• _OBJECTIVE_: Starting at the line containing "placed() front_housing();", copy each line exactly, ending with the line containing "imported = [obj". Leave out everything else.

START DATA ROWS

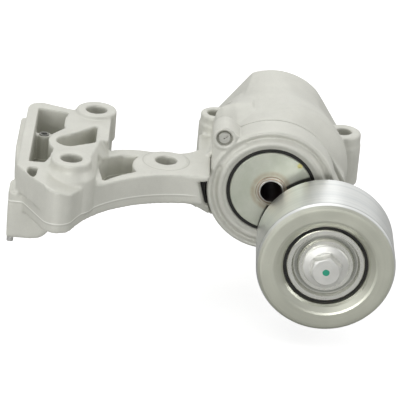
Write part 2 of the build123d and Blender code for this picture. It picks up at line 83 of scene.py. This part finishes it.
# --- node helpers -------------------------------------------------------------------------
class Shader:
    """A Principled material, with short calls that add nodes to it."""

    def __init__(self, name, **values):
        self.material = bpy.data.materials.new(name)
        self.material.use_nodes = True
        self.tree = self.material.node_tree
        self.surface = self.tree.nodes["Principled BSDF"]
        for socket, value in values.items():
            self.surface.inputs[socket.replace("_", " ")].default_value = value

    def node(self, kind, *inputs, **settings):
        """Add a node; inputs are sockets to link or plain values, in the node's own order, None to skip."""
        made = self.tree.nodes.new("ShaderNode" + kind)
        for key, value in settings.items():
            setattr(made, key, value)
        for index, value in enumerate(inputs):
            if value is None:
                continue
            if isinstance(value, bpy.types.NodeSocket):
                self.tree.links.new(value, made.inputs[index])
            else:
                made.inputs[index].default_value = value
        return made

    def place(self):
        """Position in the row frame, in metres."""
        return self.node("TexCoord").outputs["Object"]

    def math(self, operation, *values):
        return self.node("Math", *values, operation=operation).outputs[0]

    def noise(self, vector, scale, detail=2.0, roughness=0.5):
        made = self.node("TexNoise", vector)
        made.inputs["Scale"].default_value = scale
        made.inputs["Detail"].default_value = detail
        made.inputs["Roughness"].default_value = roughness
        return made.outputs[0]

    def ramp(self, value, *stops):
        """Colour ramp; stops are (position, grey or colour)."""
        made = self.node("ValToRGB", value)
        elements = made.color_ramp.elements
        while len(elements) < len(stops):
            elements.new(0.5)
        for element, (position, colour) in zip(elements, stops):
            element.position = position
            element.color = (*colour, 1) if isinstance(colour, tuple) else (colour, colour, colour, 1)
        return made.outputs[0]

    def mix(self, factor, a, b):
        return self.node("MixRGB", factor, a, b).outputs[0]

    def remap(self, value, low, high, to_low, to_high):
        return self.node("MapRange", value, low, high, to_low, to_high).outputs[0]

    def bump(self, height, distance, strength=1.0, normal=None):
        made = self.node("Bump")
        made.inputs["Strength"].default_value = strength
        made.inputs["Distance"].default_value = distance
        self.tree.links.new(height, made.inputs["Height"])
        if normal is not None:
            self.tree.links.new(normal, made.inputs["Normal"])
        return made.outputs[0]

    def set(self, socket, output):
        self.tree.links.new(output, self.surface.inputs[socket])

    def around(self, centre, axis_y=True):
        """(distance from the axis through centre, height along it, angle) for the Y or the Z direction."""
        offset = self.node("VectorMath", self.place(), tuple(centre), operation="SUBTRACT").outputs[0]
        parts = self.node("SeparateXYZ", offset).outputs
        across, along = (parts[2], parts[1]) if axis_y else (parts[1], parts[2])
        flat = self.node("CombineXYZ", parts[0], across, 0.0).outputs[0]
        distance = self.node("VectorMath", flat, operation="LENGTH").outputs["Value"]
        angle = self.math("ARCTAN2", across, parts[0])
        return distance, along, angle

    def peak(self, value, centre, half_width):
        """1 where value is at centre, falling smoothly to 0 at half_width from it."""
        away = self.math("ABSOLUTE", self.math("SUBTRACT", value, centre))
        return self.node("MapRange", away, 0.0, half_width, 1.0, 0.0,
                         interpolation_type="SMOOTHSTEP").outputs[0]


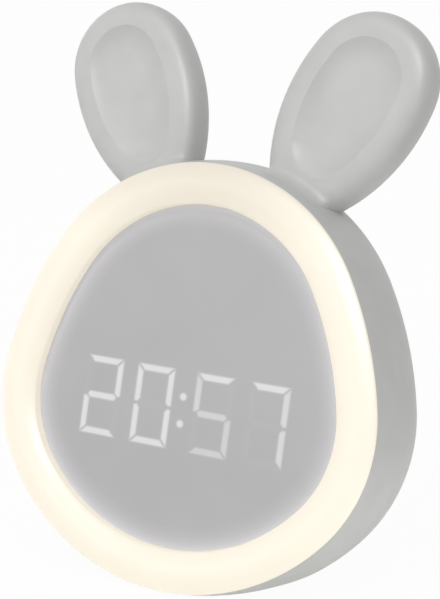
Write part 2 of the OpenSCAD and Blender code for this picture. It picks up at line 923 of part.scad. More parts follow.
// the grip rests at one end of its slot and slides towards the middle of the clock
module slide_grip() {
    rest = [slide_place.x + slide_travel / 2, slide_place.y];
    ridge = 0.4;
    ridge_pitch = 1.1;
    color(rubber_grey)
        translate([rest.x, rest.y, 0]) {
            translate([0, 0, -case_depth - grip_height])
                linear_extrude(case_depth + grip_height - flange_depth + over)
                    square([grip_length, grip_width], center = true);
            for (x = [-1:1])
                translate([x * ridge_pitch, 0, -case_depth - grip_height - ridge])
                    linear_extrude(ridge + over)
                        square([ridge, grip_width], center = true);
            translate([0, 0, -flange_depth])
                linear_extrude(flange_thickness)
                    square(slide_plate, center = true);
            translate([0, 0, -flange_depth + flange_thickness - over])
                linear_extrude(flange_depth - flange_thickness - slide_face - fit_gap + over)
                    square([grip_width, grip_width], center = true);
        }
}
usb_wall = 0.3;
usb_recess = 0.7;
usb_floor = 2;
usb_back = case_depth - usb_recess;
usb_length = usb_back - rear_board_back;
module usb_shell() {
    color(steel)
        translate([usb_place.x, usb_place.y, -usb_back])
            difference() {
                linear_extrude(usb_length)
                    slot(usb_width, usb_height);
                translate([0, 0, -join])
                    linear_extrude(usb_length - usb_floor + join)
                        slot(usb_width - 2 * usb_wall, usb_height - 2 * usb_wall);
            }
}
module usb_tongue() {
    tongue_size = [6.7, 0.7];
    color(black)
        translate([usb_place.x, usb_place.y, -usb_back + join])
            linear_extrude(usb_length - usb_floor - join)
                square(tongue_size, center = true);
}

// ---- speaker ----
gasket_thickness = 0.5;
gasket_width = 1.8;
gasket_inner = speaker_diameter / 2 - gasket_width;
speaker_back = back_inside - gasket_thickness;
magnet_radius = speaker_diameter / 2 - 5;
basket_front = speaker_back - speaker_depth;
magnet_thickness = 3;
basket_rim = 2;
basket_rim_depth = 1.2;
basket_rim_front = speaker_back - basket_rim_depth;
basket_metal = 0.6;
cone_setback = 2.6;
cone_skin = 0.4;
cone_front = basket_front + 1;
cone_hub = 3.6;
cone_dome = 0.8;
module speaker_gasket() {
    color(black)
        difference() {
            rod(speaker_place, speaker_diameter / 2, speaker_back, back_inside);
            rod(speaker_place, gasket_inner, speaker_back - join, back_inside + join);
        }
}
module speaker_basket() {
    edge = speaker_diameter / 2;
    color(steel)
        translate([speaker_place.x, speaker_place.y, 0])
            rotate_extrude()
                polygon([
                    [0, -basket_front],
                    [magnet_radius, -basket_front],
                    [edge - basket_rim, -basket_rim_front],
                    [edge, -basket_rim_front],
                    [edge, -speaker_back],
                    [edge - basket_rim + basket_metal, -speaker_back],
                    [edge - basket_rim - basket_metal, -basket_rim_front - basket_metal],
                    [magnet_radius - basket_metal, -basket_front - basket_metal],
                    [0, -basket_front - basket_metal],
                ]);
}
module speaker_cone() {
    edge = speaker_diameter / 2 - cone_setback;
    color("#3a3b3e")
        translate([speaker_place.x, speaker_place.y, 0])
            rotate_extrude()
                polygon([
                    [0, -cone_front - cone_dome],
                    [cone_hub, -cone_front],
                    [edge, -speaker_back + cone_skin],
                    [edge, -speaker_back],
                    [cone_hub, -cone_front - cone_skin],
                    [0, -cone_front - cone_dome - cone_skin],
                ]);
}
module speaker_magnet() {
    color("#6c6e72")
        rod(speaker_place, magnet_radius, basket_front - magnet_thickness, basket_front);
}

// ---- battery ----
tape_thickness = 1;
tape_width = 6;
tape_inset = 5;
battery_back = rear_board_front - tape_thickness;
battery_middle = battery_back - battery_thickness / 2;
module battery_tape() {
    length = battery_width - 2 * tape_inset;
    color("#3c3c3c")
        translate([-length / 2, battery_height / 2 - tape_width, -rear_board_front])
            cube([length, tape_width, tape_thickness]);
}
module battery() {
    color("#a9adb3")
        translate([0, battery_height / 2, -battery_middle])
            rotate([90, 0, 0])
                linear_extrude(battery_height)
                    slot(battery_width, battery_thickness);
}

// ---- leads ----
lead_radius = 0.6;
lead_sides = 10;
bend_steps = 5;
lead_colours = ["#b03a34", black];
// a ring of a lead round a point in the plane of X and depth, facing along an angle in it
function lead_ring(point, angle, y) = [
    for (i = [0:lead_sides - 1])
        let (spoke = lead_radius * unit(360 * i / lead_sides))
        [point.x + spoke.x * cos(angle), y + spoke.y, -point.y + spoke.x * sin(angle)]
];
// a lead that runs back from a start, turns once and runs across to an end, both [x, depth]
module elbow_lead(start, end, bend, y) {
    side = end.x > start.x ? 1 : -1;
    centre = [start.x + side * bend, end.y - bend];
    turn = side > 0 ? 1 : -1;
    loft(concat(
        [lead_ring(start, 0, y)],
        [
            for (i = [0:bend_steps])
                let (angle = 90 * i / bend_steps)
                lead_ring(centre + bend * [-side * cos(angle), sin(angle)], turn * angle, y)
        ],
        [lead_ring(end, turn * 90, y)]
    ));
}
lead_pair = 1.4;
battery_lead_bend = 5;
module battery_leads() {
    for (i = [0, 1])
        color(lead_colours[i])
            elbow_lead(
                [battery_socket_place.x, main_back + socket_size.z],
                [-battery_width / 2, battery_middle],
                battery_lead_bend, (2 * i - 1) * lead_pair
            );
}
ring_lead_bend = 6;
module ring_lead() {
    color("#e8e4da")
        elbow_lead(
            [lead_place.x, frame_depth],
            [main_board_width / 2, main_back + socket_size.z / 2],
            ring_lead_bend, 0
        );
}
// a bow of ribbon or wire in the plane of an angle across the face and Z, between two depths
module bow(place, from, to, sag, out) {
    chord = to - from;
    radius = (chord * chord / 4 + sag * sag) / (2 * sag);
    half_angle = asin(chord / 2 / radius);
    translate([place.x, place.y, -(from + to) / 2])
        rotate([0, 0, out])
            translate([sag - radius, 0, 0])
                rotate([90, 0, 0])
                    rotate([0, 0, -half_angle])
                        rotate_extrude(angle = 2 * half_angle)
                            translate([radius, 0])
                                children();
}
bow_gap = 0.2; // keeps a bow's slanting ends clear of what it reaches
speaker_lead_sag = 0.4;
speaker_lead_inset = 1.1;
module speaker_leads() {
    for (i = [0, 1])
        color(lead_colours[i])
            bow(
                speaker_place + [(2 * i - 1) * lead_pair, speaker_diameter / 2 - speaker_lead_inset],
                rear_board_back + bow_gap, basket_rim_front - bow_gap,
                speaker_lead_sag, 90
            )
                circle(lead_radius);
}
ribbon_sag = 4;
ribbon_thickness = 0.5;
module ribbon_cable() {
    color("#c9ccd2")
        bow(
            ribbon_place,
            main_back + ribbon_socket.z + bow_gap, rear_board_front - bow_gap,
            ribbon_sag, -90
        )
            square([ribbon_thickness, ribbon_width], center = true);
}

// ---- touch sensor under the top of the case ----
touch_front = 9;
touch_rear = 20;
touch_grow = min(grow_at(touch_front, wall), grow_at(touch_rear, wall)) - 2 * fit_gap;
touch_metal = 0.3;
touch_span = 40;
module touch_plate() {
    color("#c98a52")
        translate([top_centre.x, top_centre.y, 0])
            rotate([0, 0, 90 - touch_span / 2])
                rotate_extrude(angle = touch_span)
                    translate([top_radius + touch_grow - touch_metal, -touch_rear])
                        square([touch_metal, touch_rear - touch_front]);
}
touch_lead_lap = 2;
module touch_lead() {
    low = main_board_height / 2 - digits_drop - touch_lead_lap;
    high = top_centre.y + top_radius + touch_grow - touch_metal - fit_gap;
    color(black)
        translate([0, low, -main_back - lead_radius])
            rotate([-90, 0, 0])
                cylinder(r = lead_radius, h = high - low);
}

// ---- screws ----
screw_head_height = 1.8;
board_screw_head = 2;
board_screw_rise = 1.2;
screw_tip_gap = 1;
module cover_screws() {
    color(steel)
        for (place = cover_screw_places) {
            rod(place, screw_diameter / 2, post_depth - pilot_depth + screw_tip_gap, screw_seat_depth);
            rod(place, screw_head / 2, screw_seat_depth, screw_seat_depth + screw_head_height);
        }
}
module board_screws() {
    color(steel) {
        for (place = main_screw_places) {
            rod(place, board_screw_radius, plate_back, main_back);
            rod(place, board_screw_head, main_back, main_back + board_screw_rise);
        }
        for (place = standoff_places) {
            rod(place, board_screw_radius, rear_board_front, back_inside - pilot_floor - screw_tip_gap);
            rod(place, board_screw_head, rear_board_front - board_screw_rise, rear_board_front);
        }
    }
}

// ---- base pad ----
module base_pad() {
    color(rubber_grey)
        difference() {
            pad_form(0, pad_thickness - pad_proud);
            below_base(-pad_proud);
        }
}

placed() front_housing();
placed() rear_cover();
placed() ear_back_left();
placed() ear_back_right();
placed() light_ring();
placed() display_panel();
placed() light_frame();
placed() display_block();
placed() lit_bars();
placed() unlit_bars();
placed() colon_dots();
placed() ring_board();
placed() ring_leds();
placed() main_board();
placed() main_chip();
placed() clock_crystal();
placed() cell_holder();
placed() coin_cell();
placed() board_sockets();
placed() rear_board();
placed() switch_bodies();
placed() clock_button();
placed() alarm_button();
placed() plus_button();
placed() minus_button();
placed() clock_plunger();
placed() alarm_plunger();
placed() plus_plunger();
placed() minus_plunger();
placed() slide_switch();
placed() slide_grip();
placed() usb_shell();
placed() usb_tongue();
placed() speaker_basket();
placed() speaker_cone();
placed() speaker_magnet();
placed() speaker_gasket();
placed() battery();
placed() battery_tape();
placed() battery_leads();
placed() speaker_leads();
placed() ring_lead();
placed() ribbon_cable();
placed() touch_plate();
placed() touch_lead();
placed() cover_screws();
placed() board_screws();
placed() base_pad();
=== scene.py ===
import math

import bmesh
import bpy
from mathutils import Matrix, Vector
from mathutils.bvhtree import BVHTree


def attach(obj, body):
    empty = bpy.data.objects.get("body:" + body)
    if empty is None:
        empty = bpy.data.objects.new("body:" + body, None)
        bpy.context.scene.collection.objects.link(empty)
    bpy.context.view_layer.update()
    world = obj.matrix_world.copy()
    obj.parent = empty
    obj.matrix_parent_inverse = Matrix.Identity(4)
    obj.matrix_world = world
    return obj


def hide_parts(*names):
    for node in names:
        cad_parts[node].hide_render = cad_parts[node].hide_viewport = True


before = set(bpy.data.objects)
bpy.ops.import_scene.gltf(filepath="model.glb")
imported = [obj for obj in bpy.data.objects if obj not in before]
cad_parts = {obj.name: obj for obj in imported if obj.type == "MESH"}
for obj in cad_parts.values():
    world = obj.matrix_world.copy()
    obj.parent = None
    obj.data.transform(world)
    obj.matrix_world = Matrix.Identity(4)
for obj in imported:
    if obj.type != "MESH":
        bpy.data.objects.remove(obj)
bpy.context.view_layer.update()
print("frame loaded")

# Alarm clock with a night light. Pieces are shaped in millimetres with the face lying flat:
# x across it, y up it, z out of it. settle() then stands each one up on the base, in metres.

caseSizes = {
    "topRadius": 48, "topRise": 12.1, "topEnd": 30,  # the arc over the top
    "sideRadius": 96, "sideEnd": 10.5,  # the short, straighter side arcs
    "cornerRadius": 40.5, "cornerEnd": 40.5,  # the lower corners
    "lean": 16.4, "depth": 42, "swell": 2.2, "swellDepth": 14, "backInset": 21.5,
    "splitDepth": 27, "rimHeight": 2, "wall": 2.2, "fitGap": 0.15,
    "baseClearance": 0.3, "baseSoftness": 4.5, "baseRamp": 10, "sharpest": 0.05,
    "outlineSteps": (32, 36, 14, 40), "frontLoops": 22, "backLoops": 22,
    "seam": 0.28,  # how far the edges at the seams are broken
}
padSizes = {
    "width": 34, "length": 26, "corner": 5, "thickness": 1.6, "proud": 0.6, "setback": 12.4,
    "edge": 0.35, "cornerSteps": 10,
}


def unit(angle):
    return Vector((math.cos(math.radians(angle)), math.sin(math.radians(angle)), 0))


def eased(part):  # 0 to 1 with a soft start and end
    part = max(0, min(1, part))
    return part * part * (3 - 2 * part)


# the outline's arcs meet smoothly, so each centre follows from the one before
topCentre = Vector((0, caseSizes["topRise"], 0))
sideCentre = topCentre + (
    caseSizes["topRadius"] - caseSizes["sideRadius"]) * unit(caseSizes["topEnd"])
cornerCentre = sideCentre + (
    caseSizes["sideRadius"] - caseSizes["cornerRadius"]) * unit(caseSizes["sideEnd"])
cornerTurn = math.radians(caseSizes["cornerEnd"])
bottomRadius = caseSizes["cornerRadius"] + cornerCentre.x / math.cos(cornerTurn)
bottomCentre = cornerCentre + (
    caseSizes["cornerRadius"] - bottomRadius) * unit(-caseSizes["cornerEnd"])
outlineBottom = bottomCentre.y - bottomRadius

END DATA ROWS

• _ANSWER TO THE EXERCISE_:
placed() front_housing();
placed() rear_cover();
placed() ear_back_left();
placed() ear_back_right();
placed() light_ring();
placed() display_panel();
placed() light_frame();
placed() display_block();
placed() lit_bars();
placed() unlit_bars();
placed() colon_dots();
placed() ring_board();
placed() ring_leds();
placed() main_board();
placed() main_chip();
placed() clock_crystal();
placed() cell_holder();
placed() coin_cell();
placed() board_sockets();
placed() rear_board();
placed() switch_bodies();
placed() clock_button();
placed() alarm_button();
placed() plus_button();
placed() minus_button();
placed() clock_plunger();
placed() alarm_plunger();
placed() plus_plunger();
placed() minus_plunger();
placed() slide_switch();
placed() slide_grip();
placed() usb_shell();
placed() usb_tongue();
placed() speaker_basket();
placed() speaker_cone();
placed() speaker_magnet();
placed() speaker_gasket();
placed() battery();
placed() battery_tape();
placed() battery_leads();
placed() speaker_leads();
placed() ring_lead();
placed() ribbon_cable();
placed() touch_plate();
placed() touch_lead();
placed() cover_screws();
placed() board_screws();
placed() base_pad();
=== scene.py ===
import math

import bmesh
import bpy
from mathutils import Matrix, Vector
from mathutils.bvhtree import BVHTree


def attach(obj, body):
    empty = bpy.data.objects.get("body:" + body)
    if empty is None:
        empty = bpy.data.objects.new("body:" + body, None)
        bpy.context.scene.collection.objects.link(empty)
    bpy.context.view_layer.update()
    world = obj.matrix_world.copy()
    obj.parent = empty
    obj.matrix_parent_inverse = Matrix.Identity(4)
    obj.matrix_world = world
    return obj


def hide_parts(*names):
    for node in names:
        cad_parts[node].hide_render = cad_parts[node].hide_viewport = True


before = set(bpy.data.objects)
bpy.ops.import_scene.gltf(filepath="model.glb")
imported = [obj for obj in bpy.data.objects if obj not in before]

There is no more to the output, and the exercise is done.